>> Begin Rows

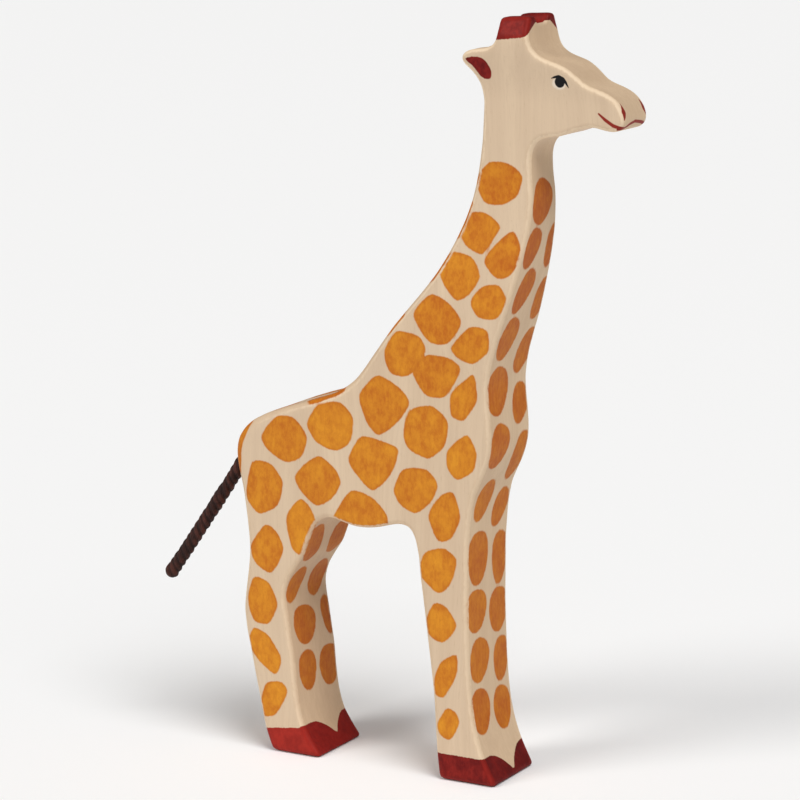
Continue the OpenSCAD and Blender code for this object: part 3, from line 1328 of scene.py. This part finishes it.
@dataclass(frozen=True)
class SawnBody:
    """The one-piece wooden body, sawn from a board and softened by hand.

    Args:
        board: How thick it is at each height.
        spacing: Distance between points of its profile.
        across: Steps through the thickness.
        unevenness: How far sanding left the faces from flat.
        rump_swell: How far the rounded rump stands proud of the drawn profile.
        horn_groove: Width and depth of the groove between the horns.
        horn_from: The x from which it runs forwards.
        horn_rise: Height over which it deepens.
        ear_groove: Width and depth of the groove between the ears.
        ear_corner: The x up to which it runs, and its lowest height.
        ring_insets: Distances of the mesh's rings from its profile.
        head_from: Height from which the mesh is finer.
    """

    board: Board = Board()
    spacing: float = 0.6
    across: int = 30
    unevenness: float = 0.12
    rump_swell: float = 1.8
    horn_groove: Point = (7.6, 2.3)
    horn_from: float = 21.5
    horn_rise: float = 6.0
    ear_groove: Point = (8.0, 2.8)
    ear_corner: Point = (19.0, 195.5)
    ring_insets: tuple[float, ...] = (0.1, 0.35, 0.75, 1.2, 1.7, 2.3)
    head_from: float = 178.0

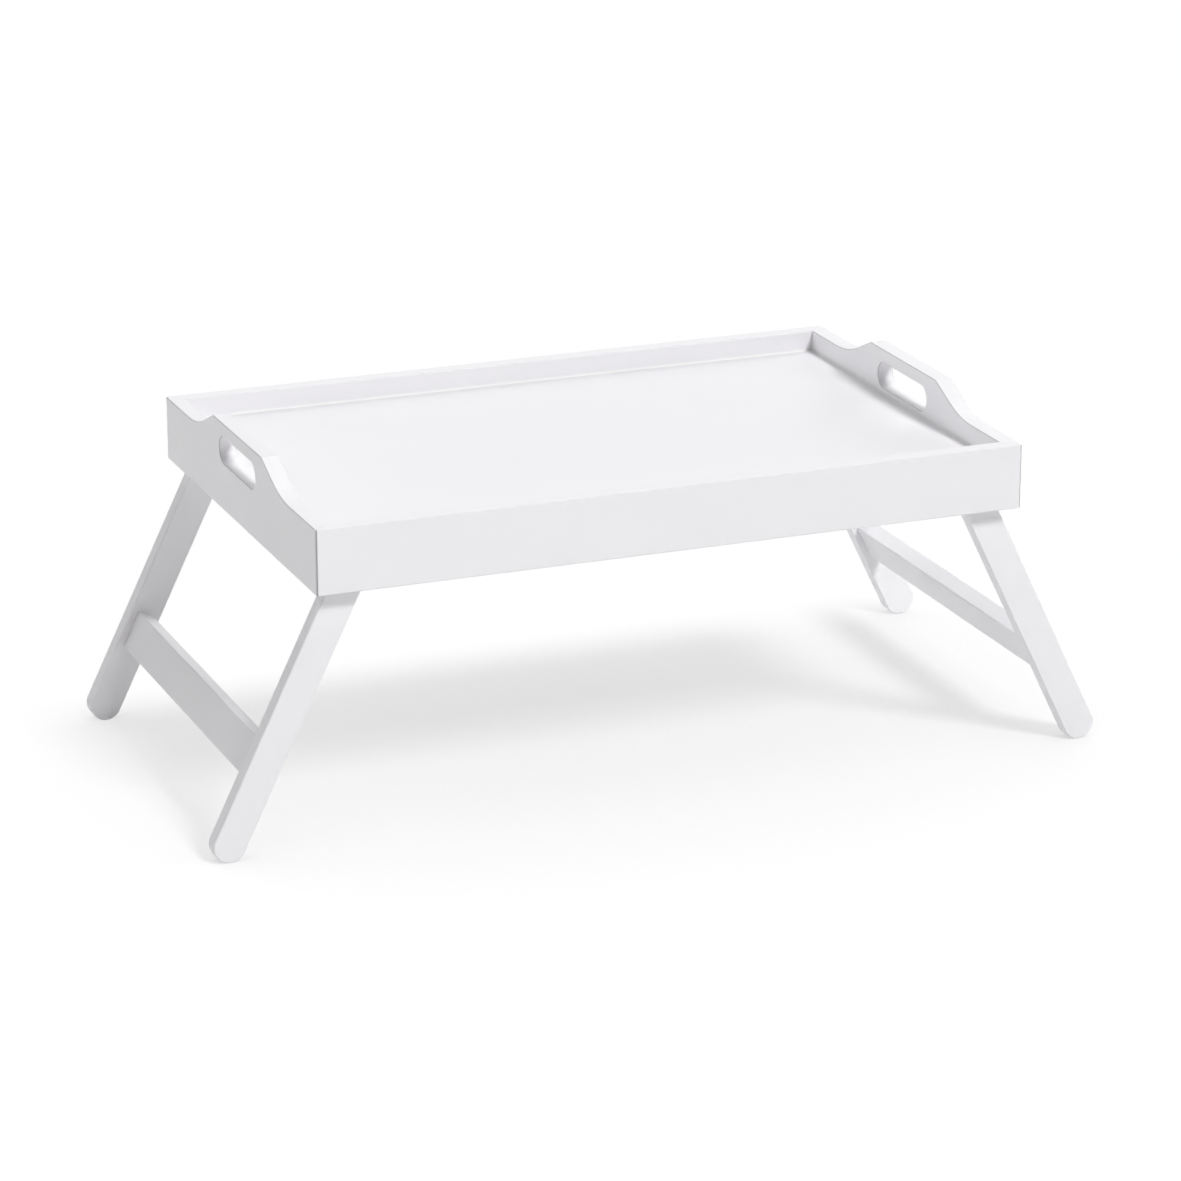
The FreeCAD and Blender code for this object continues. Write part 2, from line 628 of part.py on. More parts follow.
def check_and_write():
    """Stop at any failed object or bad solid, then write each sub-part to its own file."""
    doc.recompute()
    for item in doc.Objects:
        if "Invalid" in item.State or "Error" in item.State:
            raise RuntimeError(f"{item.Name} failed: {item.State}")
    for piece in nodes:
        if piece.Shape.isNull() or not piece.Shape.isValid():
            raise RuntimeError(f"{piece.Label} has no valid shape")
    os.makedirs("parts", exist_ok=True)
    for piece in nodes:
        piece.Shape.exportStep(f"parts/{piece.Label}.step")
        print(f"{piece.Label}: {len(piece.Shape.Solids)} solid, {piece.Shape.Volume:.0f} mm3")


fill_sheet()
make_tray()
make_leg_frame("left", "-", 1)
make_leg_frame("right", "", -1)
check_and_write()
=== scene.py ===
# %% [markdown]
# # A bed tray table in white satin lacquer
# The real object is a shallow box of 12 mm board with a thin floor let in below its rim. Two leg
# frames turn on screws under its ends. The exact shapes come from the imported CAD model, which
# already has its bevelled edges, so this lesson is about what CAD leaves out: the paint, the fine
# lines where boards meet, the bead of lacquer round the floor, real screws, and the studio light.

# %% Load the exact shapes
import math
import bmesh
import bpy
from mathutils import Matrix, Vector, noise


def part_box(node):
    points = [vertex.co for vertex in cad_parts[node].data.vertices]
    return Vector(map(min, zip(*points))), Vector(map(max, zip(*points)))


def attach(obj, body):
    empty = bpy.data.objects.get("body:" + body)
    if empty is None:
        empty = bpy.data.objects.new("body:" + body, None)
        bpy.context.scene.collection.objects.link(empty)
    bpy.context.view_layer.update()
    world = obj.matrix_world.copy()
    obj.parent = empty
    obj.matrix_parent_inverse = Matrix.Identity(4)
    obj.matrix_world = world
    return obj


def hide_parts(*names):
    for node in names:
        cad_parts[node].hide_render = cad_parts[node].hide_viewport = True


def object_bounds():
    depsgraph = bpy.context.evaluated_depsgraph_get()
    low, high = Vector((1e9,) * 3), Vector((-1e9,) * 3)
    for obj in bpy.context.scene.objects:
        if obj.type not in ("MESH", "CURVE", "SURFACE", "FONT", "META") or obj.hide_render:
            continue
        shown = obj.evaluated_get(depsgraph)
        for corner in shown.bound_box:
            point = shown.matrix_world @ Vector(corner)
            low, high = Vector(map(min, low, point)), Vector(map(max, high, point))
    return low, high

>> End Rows

_Work instructions_
Exactly as written, return the lines from the line containing "fill_sheet()" through the line containing "# lines where", both included.

_The solution_
fill_sheet()
make_tray()
make_leg_frame("left", "-", 1)
make_leg_frame("right", "", -1)
check_and_write()
=== scene.py ===
# %% [markdown]
# # A bed tray table in white satin lacquer
# The real object is a shallow box of 12 mm board with a thin floor let in below its rim. Two leg
# frames turn on screws under its ends. The exact shapes come from the imported CAD model, which
# already has its bevelled edges, so this lesson is about what CAD leaves out: the paint, the fine
# lines where boards meet, the bead of lacquer round the floor, real screws, and the studio light.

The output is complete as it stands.